Les défendeurs soutiennent que le recours de la demanderesse est prescrit
puisqu'il a été intenté plus de 7 ans après les faits. Il serait aussi
irrecevable parce que l'entente intervenue serait bonne et valable. En
conséquence, ils estiment que le recours dirigé contre eux est abusif et
réclament tous deux des dommages-intérêts qu'ils évaluent au minimum à
150 000 $ pour Fiset et à 225 000 $ dans le cas de
Deschesnes.
Décision
Alors que la demanderesse invoque la nullité de l'entente conclue entre Fiset
et la SQ, son droit d'action se prescrit par 3 ans et ce délai court à
compter de la connaissance de la cause de nullité. Or, plusieurs éléments de
preuve démontrent que le droit d'action de la demanderesse était prescrit
lorsque sa demande a été introduite, en février 2016. Notamment, l'indemnité
qu'a reçue Fiset lui a été versée en toute transparence jusqu'en mars 2010.
Aussi, lorsque Deschesnes a été démis de ses fonctions, à l'automne 2012, il a
cherché à obtenir une entente de départ semblable. Le recours de la
demanderesse était donc prescrit lorsqu'il a été introduit puisque les
autorités gouvernementales avaient depuis plus de 3 ans toutes les
informations nécessaires afin de prendre une décision dans le dossier. Bien que
ce qui précède suffise pour rejeter le recours de la demanderesse, il faut
aussi conclure que l'argent versé à Fiset lui avait légalement été accordé et
que Deschesnes avait le pouvoir d'autoriser les paiements faits à ce dernier.
Les défendeurs n'ont donc rien à rembourser à la demanderesse.

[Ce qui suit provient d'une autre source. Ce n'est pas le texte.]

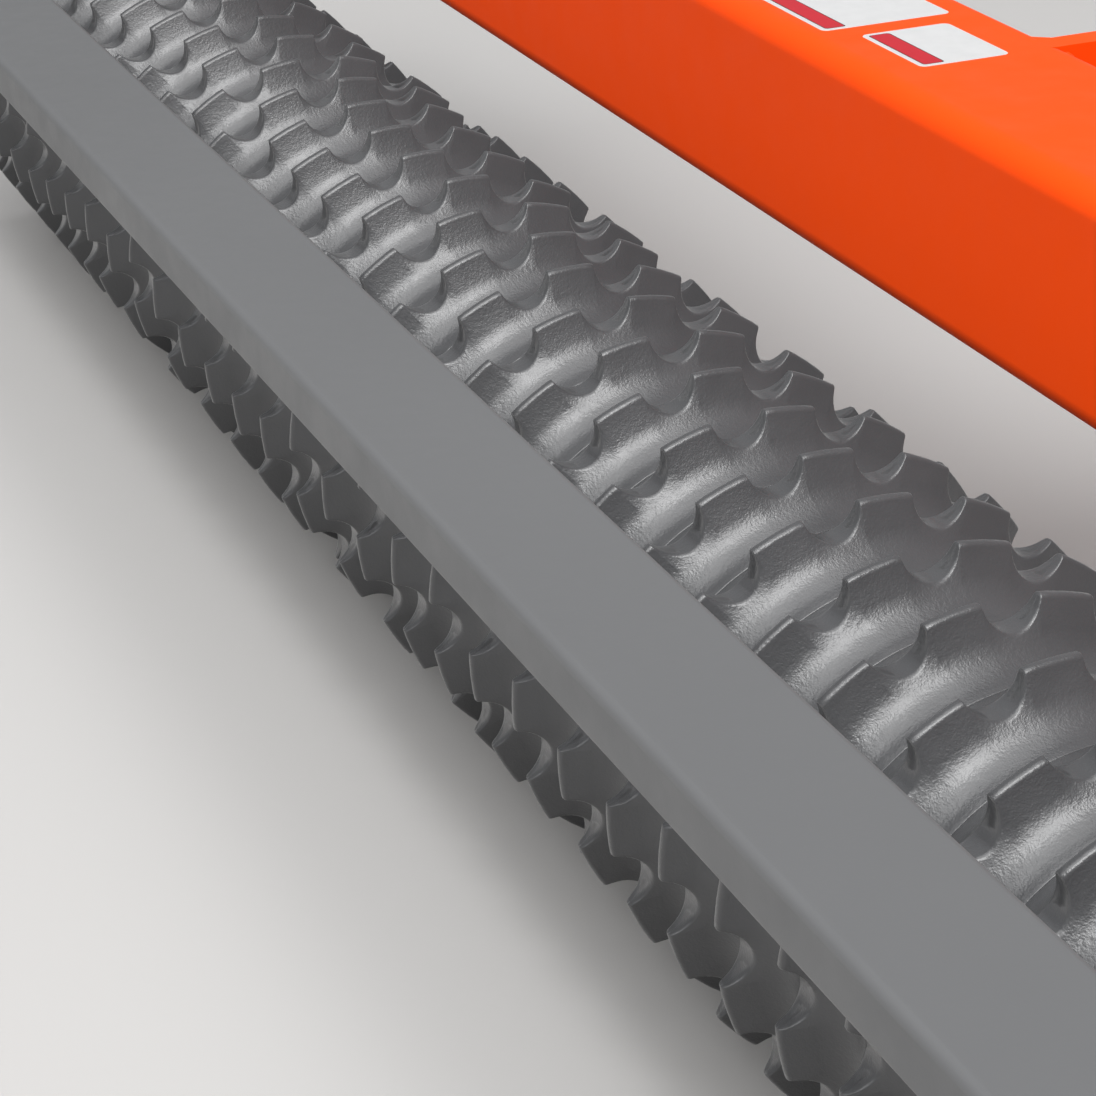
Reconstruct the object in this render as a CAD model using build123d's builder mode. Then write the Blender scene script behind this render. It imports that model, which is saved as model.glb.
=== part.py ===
from build123d import *
from math import cos, pi, radians, sin
import os

# Pull-type cultipacker: one gang of notched cast rings, a square tube beam in front of
# it and a flat bar behind it. X runs across the machine, +Y points forward to the
# hitch, +Z is up, in millimetres. The origin is on the ground, below the middle of the
# machine's own box.

# Rings
ring_radius = 203.2
ring_pitch = 88.9
ring_count = 41
ring_play = 0.2
tooth_count = 15
crest_width = 5.0
foot_radius = 180.8
foot_width = 24.0
valley_radius = 162.6
rim_radius = 142.0
hub_radius = 62.0
end_recess = 24.0

# Shaft, clamp collars and bearings
shaft_radius = 25.4
bore_play = 0.05
clamp_radius = 52.0
clamp_length = 22.0
lock_radius = 40.0
lock_length = 24.0
shaft_stub = 8.0
turning_gap = 8.0
bearing_flange = 130.0
bearing_flange_thickness = 14.0
bearing_boss_radius = 46.0
bearing_length = 44.0

# Side plates that join the bar, the beam and the bearings
hanger_thickness = 12.7
hanger_margin = 18.0
hanger_foot = 90.0
hanger_corner = 24.0

# Main beam, places from the roller's axis
beam_side = 177.8
beam_wall = 9.5
beam_bend = 20.0
beam_rear = 169.3
beam_rise = 217.3
flange_side = 220.0
flange_thickness = 12.7
flange_corner = 16.0

# Flat rear bar, places from the roller's axis
bar_width = 101.6
bar_height = 38.1
bar_wall = 4.8
bar_bend = 7.0
bar_behind = 255.4
bar_rise = 262.3

# Tongue and the plates that hold it
tongue_side = 127.0
tongue_wall = 6.4
tongue_bend = 13.0
tongue_length = 1500.0
cheek_thickness = 25.4
cheek_length = 420.0
cheek_level = 150.0
cheek_nose = 100.0
seat_gap = 0.3

# Nose plate and hitch clevis
nose_thickness = 19.0
clevis_width = 104.0
clevis_ear = 20.0
clevis_mouth = 64.0
clevis_back = 19.0
clevis_reach = 100.0
pin_hole_radius = 14.3

# Swivel jack on the tongue's left side
jack_setback = 420.0
jack_plate = 110.0
jack_plate_thickness = 10.0
socket_side = 80.0
socket_length = 50.0
spigot_radius = 30.0
spigot_play = 2.0
jack_disc = 92.0
jack_disc_thickness = 8.0
jack_side = 64.0
jack_bottom = 290.0
jack_top = 800.0
leg_side = 54.0
leg_wall = 5.0
leg_top = 510.0
foot_side = 150.0
foot_thickness = 8.0
cap_side = 76.0
cap_height = 40.0
cap_slope = 9.0
crank_side = 13.0
crank_reach = 40.0
crank_arm = 170.0
crank_end = 12.0
grip_radius = 14.0
grip_length = 96.0

# Derived places, all measured from the origin
half_width = ring_pitch / 2
gang_half = ring_count * half_width
hanger_inner = gang_half + clamp_length + turning_gap
hanger_outer = hanger_inner + hanger_thickness
bearing_outer = hanger_outer + bearing_length
lock_inner = bearing_outer + turning_gap
shaft_half = lock_inner + lock_length + shaft_stub
beam_half = hanger_inner - flange_thickness
rear_reach = bar_behind + bar_width + hanger_margin
beam_front = beam_rear + beam_side
tongue_front = beam_front + tongue_length
clevis_foot = tongue_front + nose_thickness
clevis_eye = clevis_foot + clevis_back + clevis_reach
front_reach = clevis_eye + clevis_width / 2
axle_y = (rear_reach - front_reach) / 2
axle_z = ring_radius
beam_y = axle_y + beam_rear + beam_side / 2
beam_z = axle_z + beam_rise + beam_side / 2
tongue_z = axle_z + beam_rise + tongue_side / 2
bar_y = axle_y - bar_behind - bar_width / 2
bar_z = axle_z + bar_rise + bar_height / 2
jack_y = axle_y + tongue_front - jack_setback
jack_plate_x = -tongue_side / 2 - jack_plate_thickness
socket_x = jack_plate_x - socket_length
jack_disc_x = socket_x - spigot_play - jack_disc_thickness
jack_x = jack_disc_x - jack_side / 2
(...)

Or, il y a lieu de constater que le recours de la demanderesse était, à
l'origine, manifestement mal fondé et téméraire. Premièrement, il était
prescrit, ayant été intenté en février 2016, alors que la SQ en connaissait
tous les faits générateurs depuis novembre 2012 au plus tard. Les défendeurs
ont d'ailleurs clairement soulevé ce point dans leur défense et demande
reconventionnelle. La demanderesse devait aussi savoir que Fiset avait droit,
en vertu de l'article 2085 et ss. du Code civil du Québec, à une
indemnité de fin d'emploi puisque Deschesnes l'avait congédié de son poste de
directeur général adjoint. De plus, une enquête le moindrement sérieuse aurait
permis de découvrir que des ententes comme celle dont Fiset a bénéficié existaient
depuis plusieurs années à la SQ et que ce corps policier connaissait depuis
longtemps l'existence de celle qu'avait acceptée Fiset. Les défendeurs auront
chacun droit à 10 000 $ en dommages moraux. Quant aux honoraires que
ces derniers ont dû engager pour se défendre, ils sont justes et raisonnables,
compte tenu de toutes les circonstances, et ils leur seront remboursés.